Model successfully deployed

Check Builds tab to track the progress of the model

Monitoring tab provides information about your model. You can see replica information, processed, failure, status, errors and more.

When you click on settings, you also have an option to delete your model.

Data Visualization using Dimensionality Reduction Techniques

As we have already discussed how PCA, T-SNE, UMAP help in visualizing a dataset. Let us now use the script dimensionality_reduction_viz.py to build the models and visualize the results.

Similar to Section 2, import the code snippet dimensionality_reduction_viz.py into the CML workspace.

First, select the pca function that is used to calculate two principal components and visualize the MNIST dataset using the two principal components. Call the function using the following command pca() to plot the results. Steps followed by the function to print the results are as follows:

Import all the necessary libraries: Here we are using numpy, sklearn decomposition, sklearn datasets, sklearn load_digits dataset, pandas, matplotlib and seaborn for visualization, pca for building pca model on the dataset.
Note: Before execution of the code make sure to install sklearn, umap, seaborn, matplotlib, numpy
Load the dataset using scikit-learn load_digits() function
Feed the features into X and target into y variables
Instantiate pca with arguments as n_components(here we are using 2)
Fit the pca embedding on the dataset using fit_transform method
Plot the visualization of the embedding for two principal components obtained

As you can observe, it is more cluttered and the data which is being sent to the algorithm is not linear. Principal components, which are linear combinations of existing features, are not so efficient in interpreting complex polynomial relationships between features due to their linearity. Hence, nonlinear approaches like UMAP and TSNE can be useful in this scenario.
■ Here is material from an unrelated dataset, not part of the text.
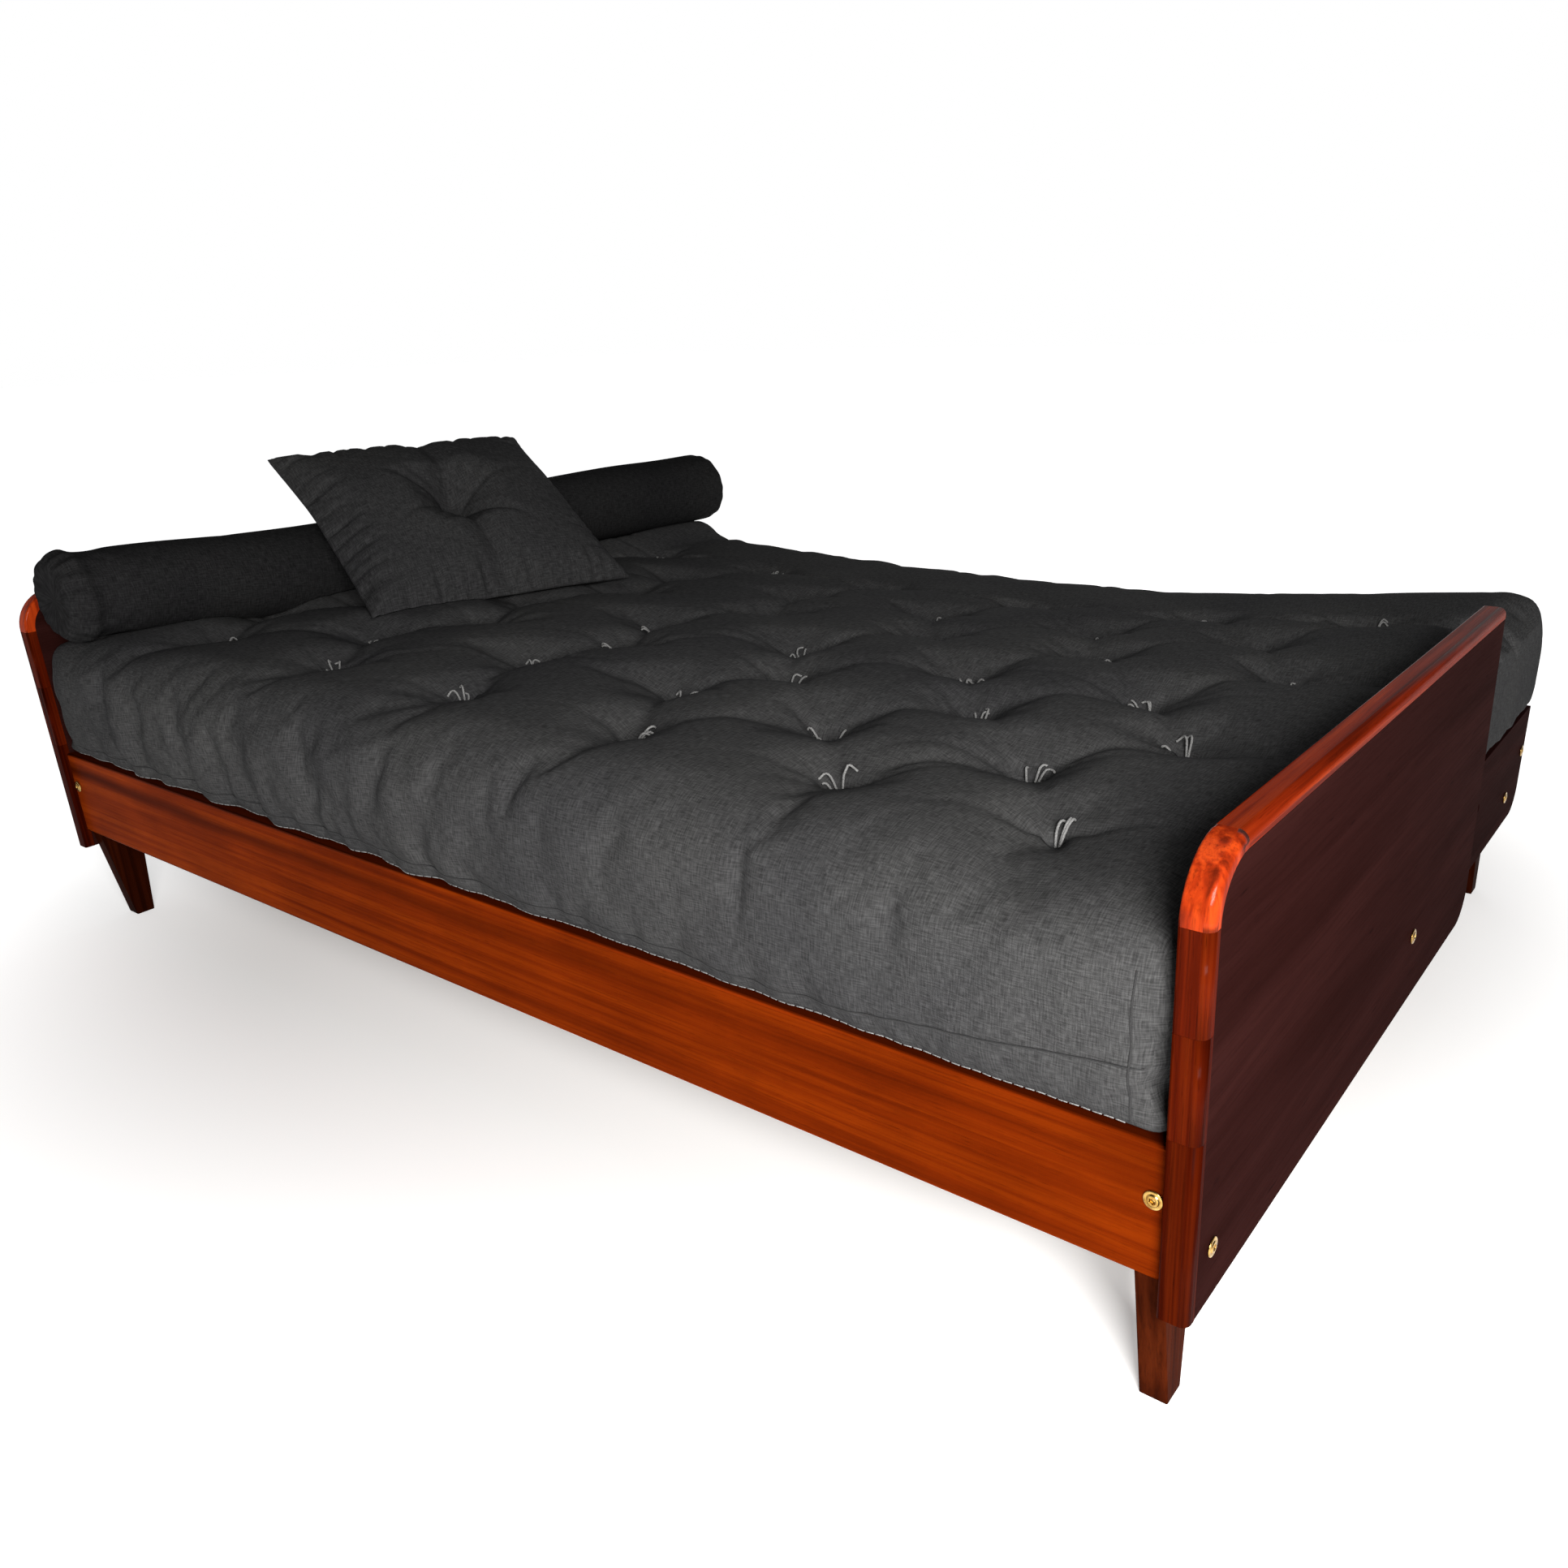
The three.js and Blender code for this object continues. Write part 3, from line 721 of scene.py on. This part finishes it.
def rounded(points, low, high):
    """Bends the edges and corners of a box's points to their radii."""
    side = FOOT_INSET + (SIDE_ROUND - FOOT_INSET) * unit(points[:, 2], low.z + 0.012, low.z + 0.05)
    below = np.column_stack([side, side, np.full(len(points), FOOT_ROUND)])
    above = np.column_stack([side, side, np.full(len(points), TOP_ROUND)])
    inner = np.clip(points, np.array(low) + below, np.array(high) - above)
    off = points - inner
    radii = np.where(off < 0, below, above)
    scaled = off / radii
    length = np.linalg.norm(scaled, axis=1)
    length[length < 1e-9] = 1
    return inner + scaled / length[:, None] * radii


def rear_droop(x, y):
    """How far the top lies below its front edge: it sags to the rear, but not under the bolster."""
    middle = 0.12
    span = np.where(x < middle, 1.5, 0.80)
    depth = REAR_SAG - REAR_SAG * ((x - middle) / span) ** 2
    depth = np.maximum(depth, 0.003) * unit(x, -0.85, -0.74)
    return depth * unit(y, -0.30, 0.66)


def futon_top(points, tufts):
    """Height added to each point of the top: crown, sag, tufts and the valleys between them."""
    x, y = points[:, 0], points[:, 1]
    height = CROWN * (1 - np.abs(x / 0.946) ** 8) * (1 - np.abs(y / 0.70) ** 4) - rear_droop(x, y)
    for tuft_x, tuft_y in tufts:
        away = np.hypot(x - tuft_x, y - tuft_y)
        height -= TUFT_BOWL * np.exp(-((away / 0.075) ** 1.6))
        height -= TUFT_PIT * np.exp(-((away / 0.020) ** 1.2))
    for (ax, ay), (bx, by) in neighbours(tufts):
        length = math.hypot(bx - ax, by - ay)
        ux, uy = (bx - ax) / length, (by - ay) / length
        along = (x - ax) * ux + (y - ay) * uy
        across = np.abs((y - ay) * ux - (x - ax) * uy)
        ends = np.exp(-np.minimum(along, length - along).clip(0) / 0.055)
        inside = (along > -0.02) & (along < length + 0.02)
        height -= inside * (VALLEY + VALLEY_ENDS * ends) * np.exp(-((across / 0.020) ** 1.2))
    return height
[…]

If the relationship between the variables is nonlinear PCA performs poorly. In order to deal with nonlinear data, advanced techniques like TSNE and UMAP (discussed in detail in Section 1) are more useful. Let’s now run the t-SNE function to visualize the two principal components. Steps followed by the function to print the results are as follows:

Import all the necessary libraries: Here we are using numpy, sklearn decomposition, sklearn datasets, sklearn load_digits dataset, matplotlib and seaborn for visualization, t-sne for building t-sne model on the dataset.
Note: Before execution of the code make sure to install sklearn, umap, seaborn, matplotlib, numpy
Load the dataset using scikit-learn load_digits() function
Feed the features into X and target into y variables
Instantiate t-SNE with arguments as n_components (here we are using 2) and random_state =0 which allows reproducing the results
Fit the t-SNE embedding on the dataset using fit_transform method
Plot the visualization of the embedding for two principal components obtained
The plot appears on the right-hand side. You should notice that this method takes some time to execute but visualizes the data in a more efficient way compared to PCA

Next, select the umap function to run the code and visualize the result. Steps followed by the function to print the results are as follows

Import all the necessary libraries: Here we are using numpy, sklearn decomposition, sklearn datasets, sklearn load_digits dataset, matplotlib and seaborn for visualization, umap for building umap model on the dataset
Note: Before execution of the code make sure to install sklearn, umap, seaborn, matplotlib, numpy
Load the dataset using scikit-learn load_digits() function
Feed the features into X and target into y variables
Instantiate umap with arguments as min_dist(here we are using 0.8) and random_state =42 which allows reproducing the results
Fit the umap embedding on the dataset using fit_transform method
Plot the visualization of the embedding for two principal components obtained
The plot appears on the right-hand side, as you can observe this method is faster in execution and visualizes the data in a more efficient way compared to PCA and t-SNE.

Summary

Great Job! You have learned concepts behind dimensionality reduction techniques using Cloudera Machine Learning and how CML can be used for delivering end-to-end machine learning, from model development to model deployment.